How Terroir Operates in a Distillery Context
The language of terroir travels more easily to wine than to spirits, but Irish craft distilling has been borrowing it with increasing precision over the past decade. Waterford Distillery in Waterford has arguably pushed that argument furthest, mapping individual farm plots against finished spirit character. The Shed takes a less systematic but no less sincere approach: the local water source, the botanical sourcing philosophy for its gin, and the production environment all contribute to what is being claimed as a Leitrim identity in the glass.
For gin, this matters in practical terms. The Drumshanbo Gunpowder Irish Gin, the distillery's primary commercial product, incorporates local botanicals alongside less conventional inclusions such as Oriental botanicals slow-dried on-site. The result sits in a different register from London Dry tradition , lower aggression, more aromatic complexity, a finish that reads as wet stone and dried citrus rather than sharp juniper. Whether you attribute that to terroir, process, or formulation is partly a philosophical question. The distillery's position is that geography and process are not separable.
That position is what earns comparisons to estates-based thinking in wine. Abadía Retuerta in Sardón de Duero built its reputation on treating a single large estate as a living argument about place; the logic at The Shed is structurally similar, applied to a post-industrial food production hub in the Irish midlands rather than a grand Spanish estate. The scale and aesthetic are very different. The underlying claim , that where something is made shapes what it is , runs through both.
The Craft Distillery Tier in Ireland: Where The Shed Sits
Irish whiskey's revival over the past fifteen years has produced a two-speed industry. At one end, large heritage operations with international distribution and visitor centres designed for throughput. At the other, a growing cohort of smaller producers making single pot still and grain spirits that self-consciously position against the volume tier. The Shed sits in the second group, though it has moved well beyond micro-scale. Its Pearl 2 Star Prestige rating for 2025 places it in the recognised upper bracket of Irish craft production, a category that includes Dingle Distillery in Kerry and, at a larger commercial scale, Slane Irish Whiskey in Slane.

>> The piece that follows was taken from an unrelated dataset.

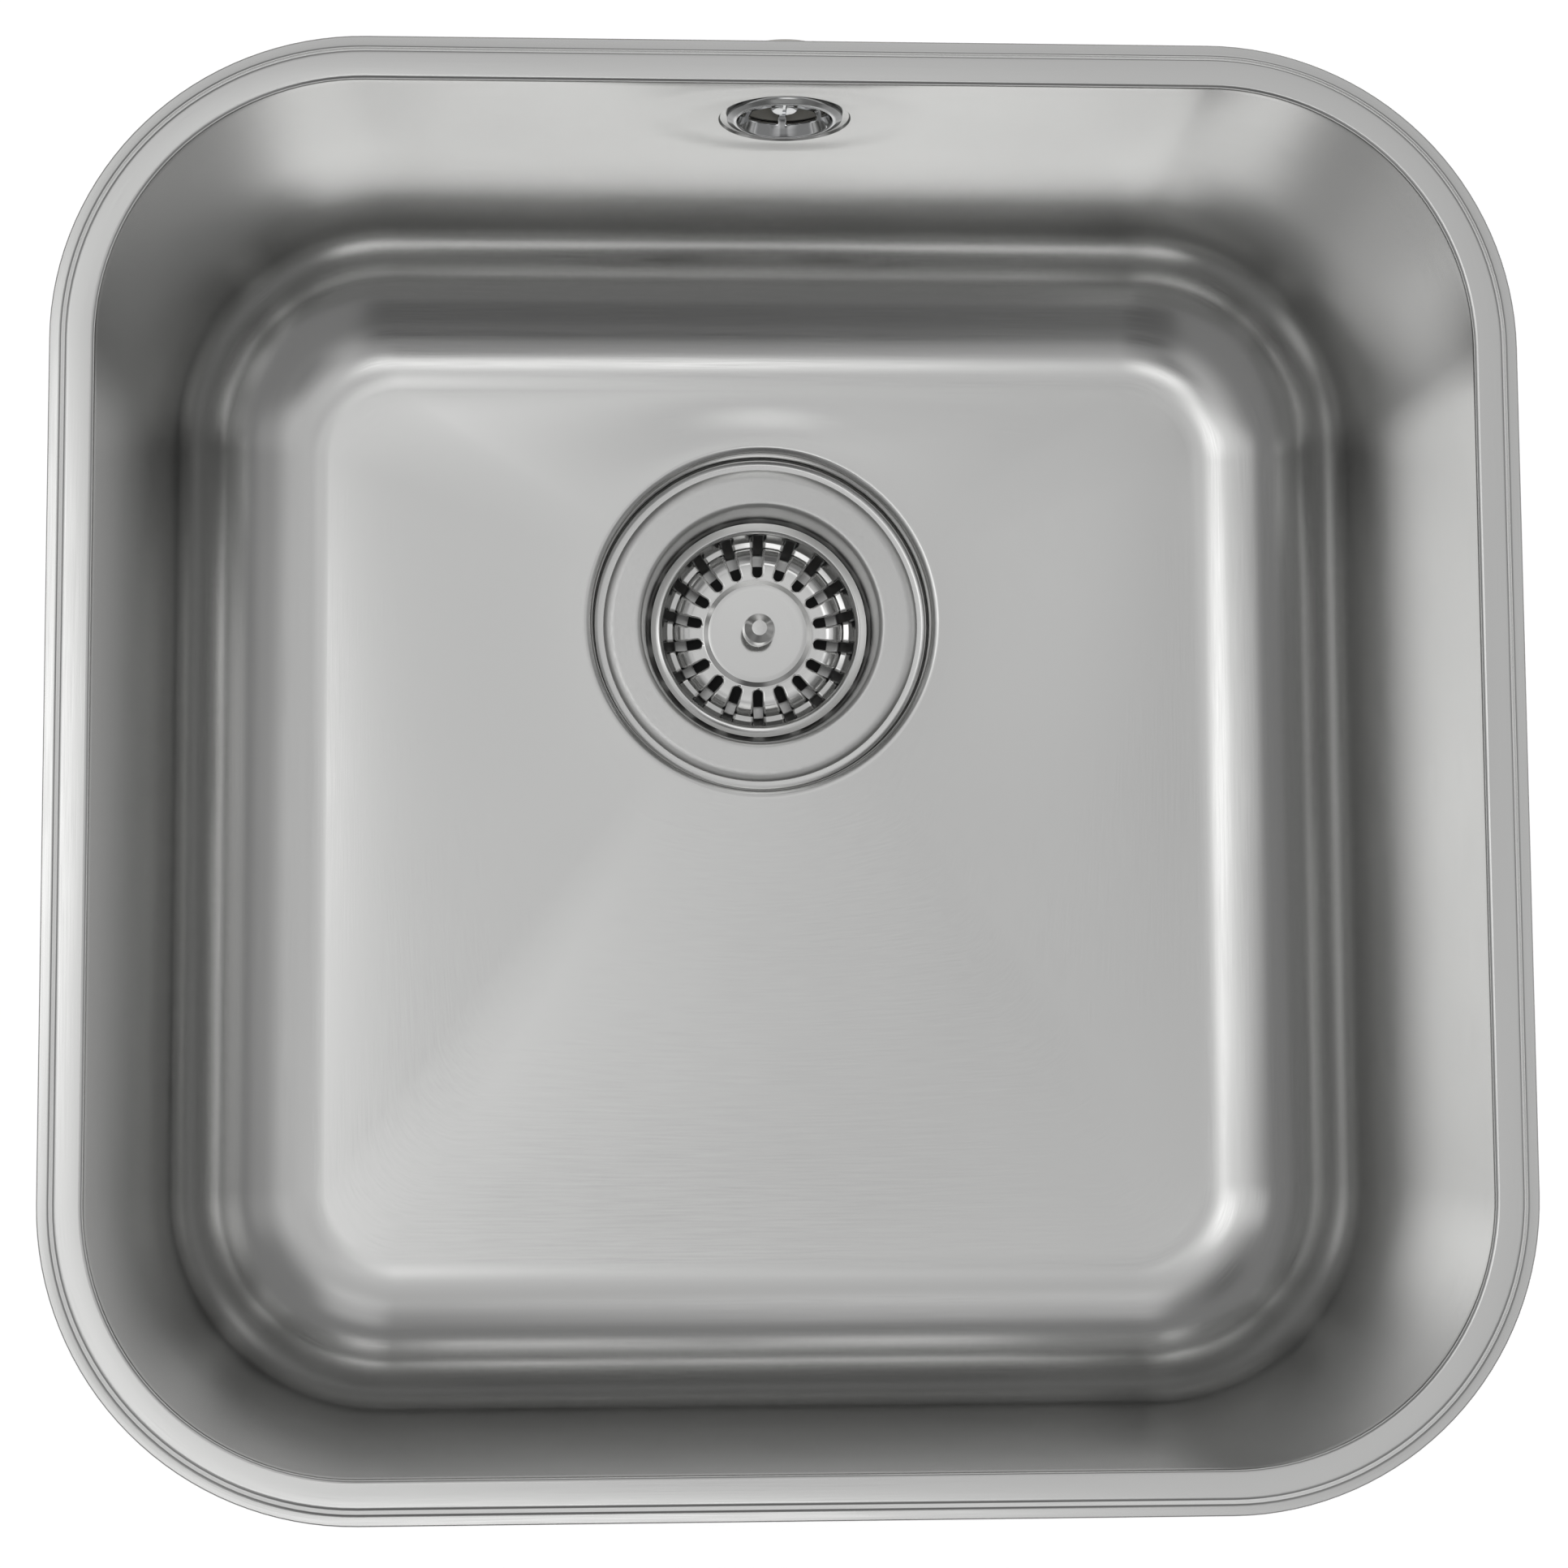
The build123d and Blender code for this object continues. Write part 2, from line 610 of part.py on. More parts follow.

The prestige rating signals something specific: this is a destination that rewards engagement, not just a shop with a tasting counter. Irish craft distilleries in this bracket tend to offer structured visitor experiences that require advance planning rather than drop-in convenience. The Food Hub address , shared with other food producers in Drumshanbo , suggests an operational context oriented toward serious production rather than entertainment-first visitor design, though the distillery does run tours and tastings that require booking ahead. Anyone approaching this as a casual impulse stop is likely to miss the depth on offer.
Against Scottish comparators, the positioning is instructive. Aberlour in Aberlour operates as a mid-size Speyside producer with long commercial history and strong brand recognition. Powerscourt Distillery in Enniskerry is a more directly comparable Irish peer , landscape-led, relatively recent, positioned at the design-conscious end of the market. The Shed shares Powerscourt's appetite for aesthetic and place-based narrative but operates in a more remote and arguably more committed version of provincial Ireland.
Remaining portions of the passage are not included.